Attention in 2017 focused on the 'gig economy', especially on cases involving Uber, Deliveroo and Addison Lee. Less well-covered were cases involving more traditional areas such as plumbing and double glazing.
The courts and HMRC are demonstrating an increasing willingness to scrutinise the relationship between a business and self-employed consultants. If that relationship does not stand up to scrutiny the engaging business can suddenly find that it owes liabilities to individuals whom it had previously regarded as legitimately self-employed, plus historic tax liabilities.
HMRC is taking an increasing interest in this area owing to the rise in self-employment and the negative impact this is having on the UK income tax and national insurance tax take. In late 2016 the UK government announced it was establishing a new HMRC team to be called the ‘Employment Status and Intermediaries Team’. This team has been active throughout 2017 and has highlighted numerous examples of disguised employment.

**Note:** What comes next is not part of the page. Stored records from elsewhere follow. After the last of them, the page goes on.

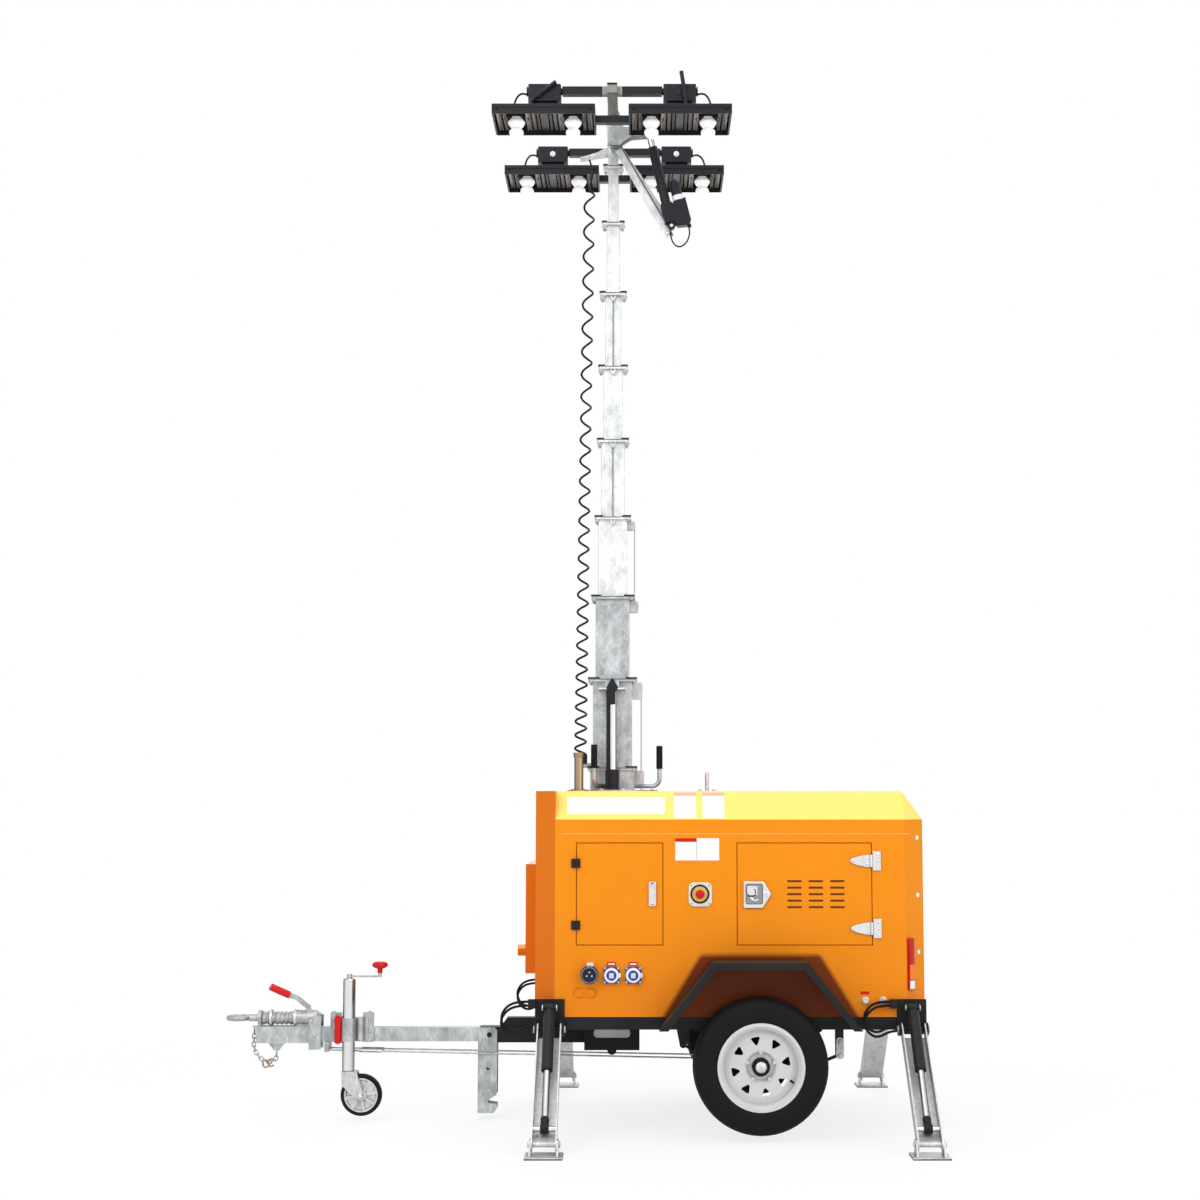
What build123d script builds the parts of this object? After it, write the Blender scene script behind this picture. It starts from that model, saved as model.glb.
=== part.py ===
from build123d import *
import math
import os

os.makedirs("parts", exist_ok=True)

# The light tower stands on its four outrigger feet with the mast partly raised.
# Millimetres. X runs from the tow eye to the rear, Y from the near side (minus)
# to the far side (plus), Z is up from the ground. The origin is on the ground,
# below the middle of the whole length.

# Running and seating clearances
seat_gap = 0.3
door_gap = 4.0
pivot_gap = 4.0

# Canopy
body_front = -147.0
body_length = 1825.0
body_half_width = 570.0
corner_cut = 96.0
canopy_bottom = 543.0
seam_height = 1385.0
shoulder_rise = 67.0
slope_rise = 133.0
shoulder_height = seam_height + shoulder_rise
roof_height = shoulder_height + slope_rise
wall = 25.0
body_rear = body_front + body_length
panel_front = body_front + corner_cut
panel_rear = body_rear - corner_cut

# Chassis
floor_sheet = 6.0
rail_width = 60.0
rail_bottom = 485.0
rail_height = canopy_bottom - floor_sheet - rail_bottom
spine_size = 76.0
spine_wall = 4.7
spine_bottom = 365.0
spine_front = -436.0
spine_mid = spine_bottom + spine_size / 2
cross_width = 50.0

# Outriggers
leg_inset = 75.0
leg_beam_width = 120.0
leg_beam_reach = body_half_width + 1
leg_front_x = body_front + leg_inset
leg_rear_x = body_rear - leg_inset
ear_thickness = 8.0
ear_radius = 30.0
pivot_y = leg_beam_reach + 51
pivot_z = 492.0
foot_pin_y = leg_beam_reach + 538
foot_pin_z = 55.0
ram_pin_y = leg_beam_reach + 43
ram_pin_z = 590.0
leg_width = leg_beam_width - 2 * pivot_gap
leg_depth = 60.0
leg_sheet = 6.0
ram_eye_along = 575.0
ram_eye_rise = 5.0
ram_eye_radius = 20.0
ram_eye_width = 36.0
ram_radius = 26.0
ram_rod_radius = 15.0
ram_barrel_length = 345.0
ram_rod_inside = 130.0
ram_neck = 8.0
pin_radius = 12.0
foot_length = 164.0
foot_width = 150.0
foot_plate = 10.0
foot_lug = 8.0
hose_radius = 6.0
hose_block = 32.0
hose_block_z = 605.0

# Axle and wheels
axle_x = 895.0
axle_z = 335.0
axle_size = 45.0
stub_radius = 20.0
tyre_radius = 310.0
tyre_width = 185.0
tyre_seat_radius = 188.0
rim_radius = 199.0
wheel_inner_y = body_half_width + 10
hub_radius = 40.0
spring_y = body_half_width - rail_width / 2
spring_width = 50.0
leaf_thickness = 8.0
leaf_count = 4
spring_front_eye = (545.0, 415.0)
spring_rear_eye = (1270.0, 369.0)
shackle_top_z = 432.0

# Fenders
fender_top = 806.0
fender_low = 499.0
fender_top_half = 214.0
fender_low_half = 462.0
fender_sheet = 4.0
fender_lip = 32.0
fender_reach = wheel_inner_y + tyre_width + 11

# Mast: one row for each moving section, lowest first:
# outer width, wall, height of its top, width of its top collar
mast_x = 209.0
mast_sections = (
    (193.0, 4.0, 2141.0, 240.0),
    (168.0, 4.0, 2553.0, 211.0),
    (144.0, 4.0, 2954.0, 180.0),
    (118.0, 3.0, 3348.0, 159.0),
    (96.0, 3.0, 3724.0, 147.0),
    (80.0, 3.0, 4105.0, 135.0),
    (66.0, 3.0, 4474.0, 113.0),
    (52.0, 3.0, 4759.0, 100.0),
)
mast_base_width = 218.0
mast_base_wall = 4.0
mast_base_top = roof_height + 118
mast_base_bottom = canopy_bottom + 17
mast_collar = 242.0
collar_thickness = 14.0
stack_pitch = 55.0
spigot_radius = 80.0
mast_foot_half = 134.0
mast_foot_bottom = 339.0
mast_foot_sheet = 8.0
turntable_radius = 225.0
turntable_thickness = 8.0
lift_ram_y = 152.0
lift_ram_radius = 33.0
lift_rod_radius = 21.0
lift_ram_top = mast_base_top - 13
lift_ram_bottom = 640.0
lift_rod_top = mast_sections[0][2] - 17

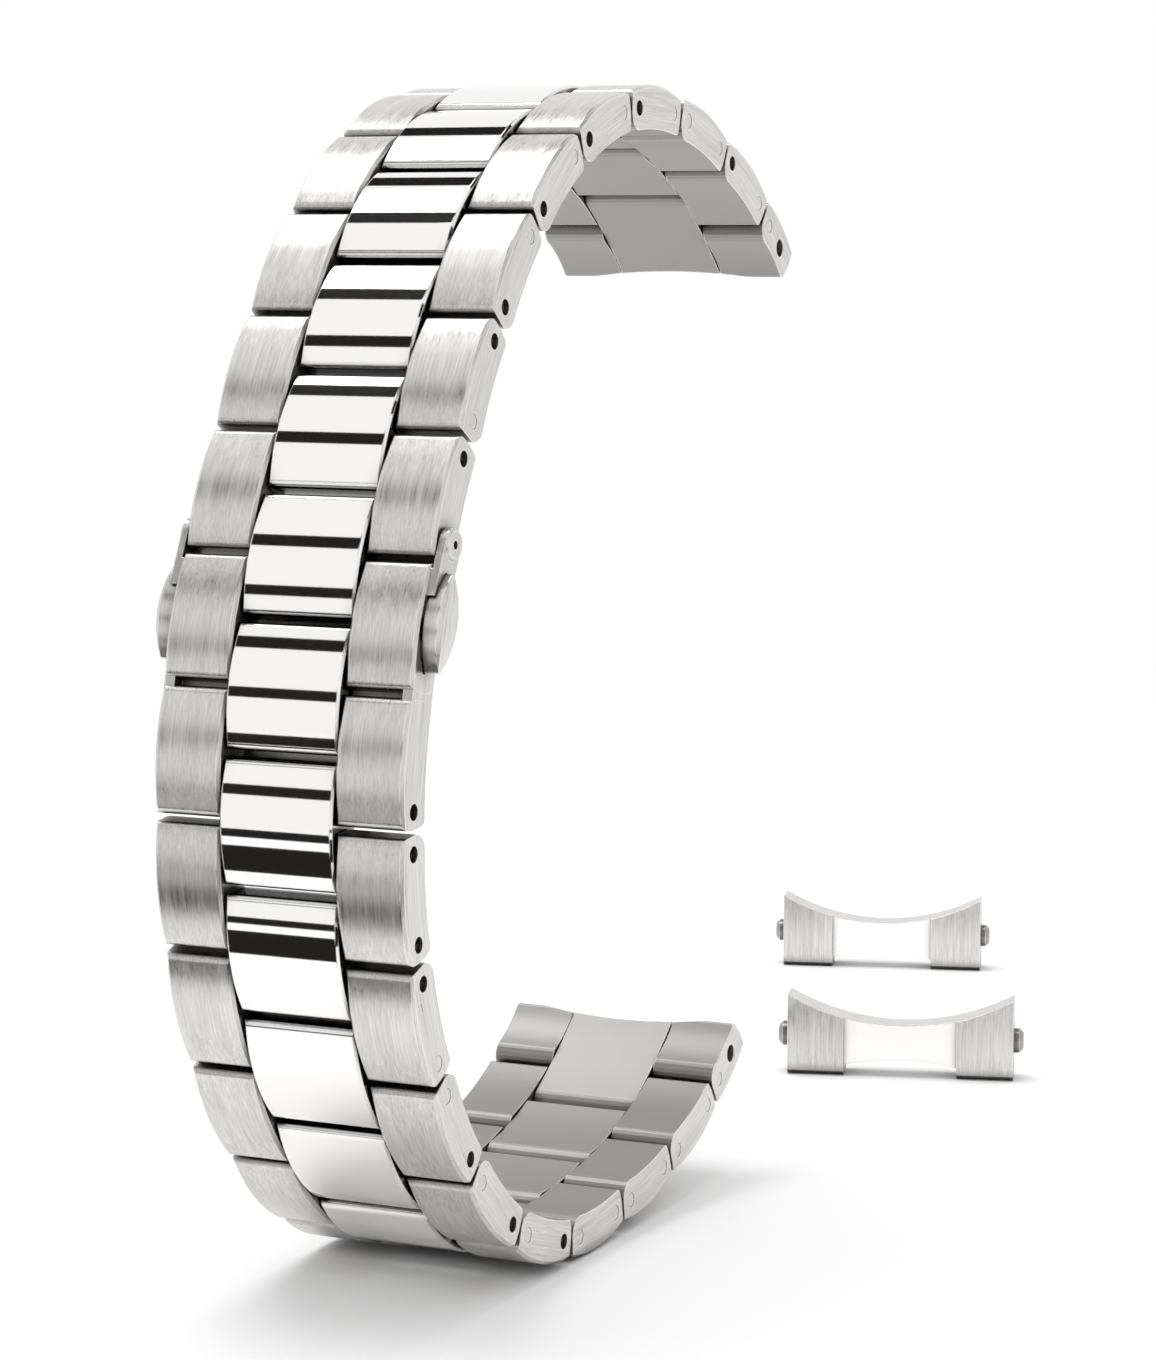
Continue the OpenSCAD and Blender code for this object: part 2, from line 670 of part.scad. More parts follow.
module inner_blade() {
    near = on_curve(inner_blade_r, cover_hinge_turn);
    far = on_curve(blade_hinge_r, blade_hinge_turn);
    z_outer = knuckle_w / 2 + knuckle_gap;
    plate_from = cover_hinge_turn + 1.6;
    plate_to = blade_hinge_turn - 1.6;
    color("darkgray") in_clasp() difference() {
        union() {
            curved_plate(inner_blade_r, blade_t, plate_from, plate_to, blade_w);
            curved_plate(inner_blade_r, blade_t, cover_hinge_turn, plate_from + 0.2, knuckle_w);
            knuckle(near, cover_knuckle_r, -knuckle_w / 2, knuckle_w);
            both_sides() {
                knuckle(far, blade_knuckle_r, z_outer, outer_knuckle_w);
                translate([0, 0, z_outer + outer_knuckle_w / 2])
                    curved_plate(inner_blade_r, blade_t, plate_to - 0.2, blade_hinge_turn, outer_knuckle_w);
            }
        }
        cross_rod(near, hinge_pin_r + pin_clear, band_w);
        cross_rod(far, hinge_pin_r + pin_seat_clear, band_w);
    }
}

module blade_hinge_pin() {
    w = knuckle_w + 2 * (knuckle_gap + outer_knuckle_w);
    color("dimgray") in_clasp() cross_rod(on_curve(blade_hinge_r, blade_hinge_turn), hinge_pin_r, w);
}

// The place of the blade end's pin in the clasp's frame, worked out from the first centre link above it
function blade_end_at() =
    let (turn = cover_bend / 2 + upper_bends[0] / 2, end = on_cover_end())
    [-end[0] - centre_span / 2 * cos(turn), end[1] - centre_span / 2 * sin(turn)]
        + end_pin_depth * [sin(turn), -cos(turn)];

module base_blade() {
    pin = blade_end_at();
    hinge = on_curve(blade_hinge_r, blade_hinge_turn);
    turn = atan2(pin[0], pin[1] + bend_r);
    end_turn = asin(end_knuckle_d / 2 / bend_r);
    color("darkgray") in_clasp() difference() {
        union() {
            curved_plate(base_blade_r, blade_t, turn - end_turn, blade_hinge_turn - 1.6, blade_w);
            curved_plate(base_blade_r, blade_t, blade_hinge_turn - 1.8, blade_hinge_turn, knuckle_w);
            knuckle(hinge, blade_knuckle_r, -knuckle_w / 2, knuckle_w);
            both_sides() {
                blade_end_lug(pin, turn);
                catch_post();
            }
        }
        cross_rod(pin, end_pin_r + pin_seat_clear, 2 * band_w);
        cross_rod(hinge, hinge_pin_r + pin_clear, band_w);
    }
}

// A lug on the blade's end, from the blade up to its pin
module blade_end_lug(pin, turn) {
    drop = norm(pin + [0, bend_r]) - base_blade_r;
    translate([pin[0], pin[1], knuckle_w / 2 + knuckle_gap]) {
        cylinder(d = end_knuckle_d, h = end_lug_t);
        rotate([0, 0, -turn]) translate([-end_knuckle_d / 2, -drop, 0]) cube([end_knuckle_d, drop, end_lug_t]);
    }
}

// The post that a button's hook catches
module catch_post() {
    foot = on_curve(base_blade_r, post_turn);
    translate([foot[0], foot[1], post_in]) rotate([0, 0, -post_turn])
        translate([-hook_l / 2, 0, 0]) cube([hook_l, bend_r - base_blade_r - inner_depth + 0.6, hook_t]);
}

module blade_end_pin() {
    w = knuckle_w + 2 * (knuckle_gap + end_lug_t) - 0.05;
    color("dimgray") in_clasp() cross_rod(blade_end_at(), end_pin_r, w);
}

// A loose end link stands on its wings with its brushed face towards -y and its horns up
module at_end_link(at) {
    translate([at[0] - set_mid[0], at[1] - set_mid[1], 0]) rotate([0, 0, end_link_turn]) children();
}

// Side outline of a wing: x is depth, y is height
module wing_outline() {
    toe = 1.2;
    horn_r = 0.25;
    face_r = 30;
    intersection() {
        union() {
            translate([wing_foot_r, wing_foot_r]) circle(wing_foot_r);
            translate([end_link_t - toe, toe]) circle(toe);
            translate([horn_r, end_link_h - horn_r]) circle(horn_r);
            polygon([[wing_foot_r, 0], [end_link_t - toe, 0], [end_link_t, toe], [end_link_t, end_link_h],
                     [horn_r, end_link_h], [0, end_link_h - horn_r], [0, wing_foot_r]]);
        }
        translate([face_r, end_link_h * 0.45]) circle(face_r, $fn = 180);
    }
}

module end_link_body(at) {
    half_w = end_link_w / 2;
    top_mid = end_link_h + sqrt(case_r * case_r - half_w * half_w) - case_r;
    arch_r = (strip_w * strip_w / 4 + strip_rise * strip_rise) / (2 * strip_rise);
    pin_depth = end_link_t / 2;
    color("silver") at_end_link(at) difference() {
        rotate([90, 0, 90]) across(end_link_w) wing_outline();
        translate([0, 0, top_mid + case_r]) rotate([90, 0, 0])
            cylinder(r = case_r, h = 4 * end_link_t, center = true, $fn = 180);
        // The recess of the centre strip, and the arch below it
        translate([-strip_w / 2, -1, -1]) cube([strip_w, 1 + strip_recess, end_link_h + 2]);
        intersection() {
            translate([-strip_w / 2, -1, -1]) cube([strip_w, 2 + end_link_t, 1.1 + strip_foot + strip_rise]);
            translate([0, 0, strip_foot + strip_rise - arch_r]) rotate([90, 0, 0])
                cylinder(r = arch_r, h = 4 * end_link_t, center = true, $fn = 180);
        }
        translate([-notch_w / 2, strip_t, -1]) cube([notch_w, end_link_t, 1 + notch_h]);
        // The pin bore through both wings and the bores of the sprung bar
        end_link_rod(pin_depth, end_link_pin_height, end_link_pin_r, 2 * end_link_w);
        end_link_rod(pin_depth, bar_height, bar_spring_bore / 2, end_link_w);
        for (s = [-1, 1]) translate([s * half_w, pin_depth, bar_height]) rotate([0, -s * 90, 0])
            translate([0, 0, -1])
                cylinder(r = plunger_d / 2 + plunger_step + plunger_clear, h = plunger_in + 1 + plunger_out);
    }
}

module end_link_rod(y, z, r, w) {
    translate([-w / 2, y, z]) rotate([0, 90, 0]) cylinder(r = r, h = w);
}

module plunger(at, s) {
    l = plunger_in + plunger_out;
    color("gray") at_end_link(at) translate([s * (end_link_w / 2 + plunger_out), end_link_t / 2, bar_height])
        rotate([0, -s * 90, 0]) {
            cylinder(d1 = plunger_d - 2 * plunger_chamfer, d2 = plunger_d, h = plunger_chamfer);
            translate([0, 0, plunger_chamfer]) cylinder(d = plunger_d, h = plunger_out);
            translate([0, 0, plunger_out]) cylinder(r = plunger_d / 2 + plunger_step, h = plunger_in);
        }
}

module bar_spring(at) {
    w = end_link_w - 2 * (plunger_in + plunger_out) - 0.1;
    color("gray") at_end_link(at) difference() {
        end_link_rod(end_link_t / 2, bar_height, bar_spring_bore / 2 - 0.05, w);
        end_link_rod(end_link_t / 2, bar_height, bar_spring_bore / 2 - 0.3, w + 1);
    }
}

for (i = [1 : full_rows]) {
    outer_pair(-1, i);
    outer_pair(1, i);
    centre_link(-1, i - 1);
    centre_link(1, i - 1);
}
end_centre(-1);  // upper_end_centre
end_sides(-1);  // upper_end_sides
end_centre(1);  // lower_end_centre
end_sides(1);  // lower_end_sides
clasp_cover();
clasp_bridge();
cover_pins();
left_button();
right_button();
button_springs();
inner_blade();
blade_hinge_pin();
base_blade();
blade_end_pin();
end_link_body(near_link_at);  // near_end_link
plunger(near_link_at, -1);  // near_left_plunger
plunger(near_link_at, 1);  // near_right_plunger
bar_spring(near_link_at);  // near_bar_spring
end_link_body(far_link_at);  // far_end_link
plunger(far_link_at, -1);  // far_left_plunger
plunger(far_link_at, 1);  // far_right_plunger
bar_spring(far_link_at);  // far_bar_spring
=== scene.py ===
import json
import math

import bpy
from bpy.props import FloatProperty, FloatVectorProperty, PointerProperty, StringProperty
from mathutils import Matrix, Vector


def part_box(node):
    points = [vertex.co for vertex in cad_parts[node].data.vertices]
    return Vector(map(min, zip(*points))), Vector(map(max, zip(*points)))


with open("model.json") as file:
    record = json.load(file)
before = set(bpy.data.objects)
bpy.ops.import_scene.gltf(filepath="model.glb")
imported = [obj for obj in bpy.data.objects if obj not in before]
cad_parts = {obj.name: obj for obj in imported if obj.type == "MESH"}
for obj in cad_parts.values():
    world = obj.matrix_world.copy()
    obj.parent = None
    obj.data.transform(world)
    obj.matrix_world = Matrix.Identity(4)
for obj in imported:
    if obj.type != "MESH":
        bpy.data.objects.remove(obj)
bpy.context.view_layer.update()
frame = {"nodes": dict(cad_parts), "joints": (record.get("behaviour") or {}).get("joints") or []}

bl_info = {
    "name": "Metal Watch Bracelet",
    "version": (1, 0, 0),
    "blender": (4, 5, 0),
    "location": "View3D > Sidebar > Bracelet",
    "description": "Finishes a three-row steel watch bracelet and its loose end links, and sets its studio",
    "category": "Object",
}

NODES = frame["nodes"]
PINS = {joint["name"]: Vector(joint["pos_m"]) for joint in frame["joints"] if "pos_m" in joint}
# The middle of the clasp, between its two rows, from which the studio is laid out
CLASP_MIDDLE = Vector((0, -0.06955, 0.04419))
# Direction of the band in the clasp, and of the first centre link above it, from +Y towards +Z
CLASP_TURN = math.radians(256.5)
FIRST_LINK_TURN = math.radians(256.5 - 9.5)
# Bend of each free end against the last full links
END_BENDS = {"upper": math.radians(-10), "lower": math.radians(13)}
# Turn of the loose end links on the floor, and half the width of their polished strip
END_LINK_TURN = math.radians(16)
STRIP_HALF = 0.00497

# Share of fine lines in the brushing, and how much coarser the broad ones are, across and along
FINE_SHARE = 0.7
BROAD_ACROSS = 0.17
BROAD_ALONG = 0.6
# The part of the noise that is spread from dark to bright
NOISE_LOW, NOISE_HIGH = 0.34, 0.66
# Shades of the base colour: in and on the brushed lines, painted shade on the wrist side, and painted shade in the
# narrow gaps
LINE_DARK, LINE_BRIGHT = 0.78, 1.18
WRIST_PAINTED_SHADE = 0.52
GAP_PAINTED_SHADE = 0.06
GAP_SHADE_FALL = 1.6
# Swing of the roughness in the lines, and how much rougher the wrist side is
ROUGH_SWING = 0.06
WRIST_ROUGH = 0.14
# How fast an edge takes its smooth finish and painted highlight as its rounding begins
EDGE_GAIN = 18.0
ANISOTROPY = 0.6
# How far a face has to look inwards, outwards or to the front to take the finish of that side
WRIST_LIMIT = 0.6
OUTER_LIMIT = -0.35
FRONT_LIMIT = -0.3

# Flags by their angle round the clasp and their width, and those on the floor by their place and width
FLAGS = ((60, 0.09), (96, 0.08), (132, 0.07), (166, 0.06))
FLAG_LENGTH = 1.2
FLOOR_FLAGS = (("near_floor_flag", -0.131, 0.044), ("far_floor_flag", -0.215, 0.06))
FLOOR_FLAG_LENGTH = 0.5
FLOOR_FLAG_HEIGHT = 0.0008
FLOOR_SIZE = 12
LAMP_PLACE = (-0.15, 0.0, 0.7)
LAMP_AIM = Vector((0, 0.01, 0))
LAMP_WIDTH = 0.5
SENSOR_HEIGHT = 36


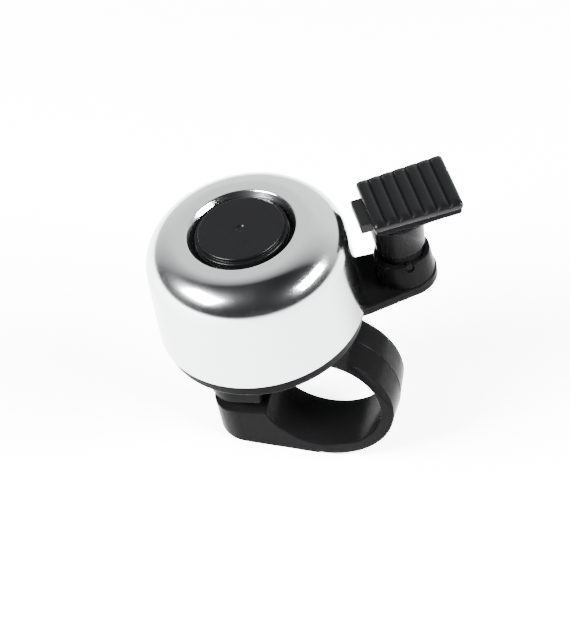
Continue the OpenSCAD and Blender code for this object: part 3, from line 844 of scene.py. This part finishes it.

All of this presents a real headache for the employer or engager given the lack of a clear definition under UK law and the focus resting on the day-to-day reality of any arrangement. The issue is further complicated by the fact that the tests used to determine status vary slightly for the purposes of tax, employment law and pensions auto-enrolment.
Employment tribunal fees
The summer of 2017 brought with it a unanimous judgment of the Supreme Court that immediately abolished the system of charging fees of up to £1,600 to bring an employment tribunal claim.
The basis for abolishing the charging structure was that it restricted access to justice and indirectly discriminated against women because the higher fees for bringing more complex claims put women at a particular disadvantage.
The abolition of fees has already resulted in a significant increase in employment tribunal claims and employees are now much more likely to issue proceedings than under the fee regime which required them to pay the fee at the outset.
This is likely to impact the turnaround profession in as much as it increases the risk of claims from disgruntled employees who may feel that their employment rights have not been respected.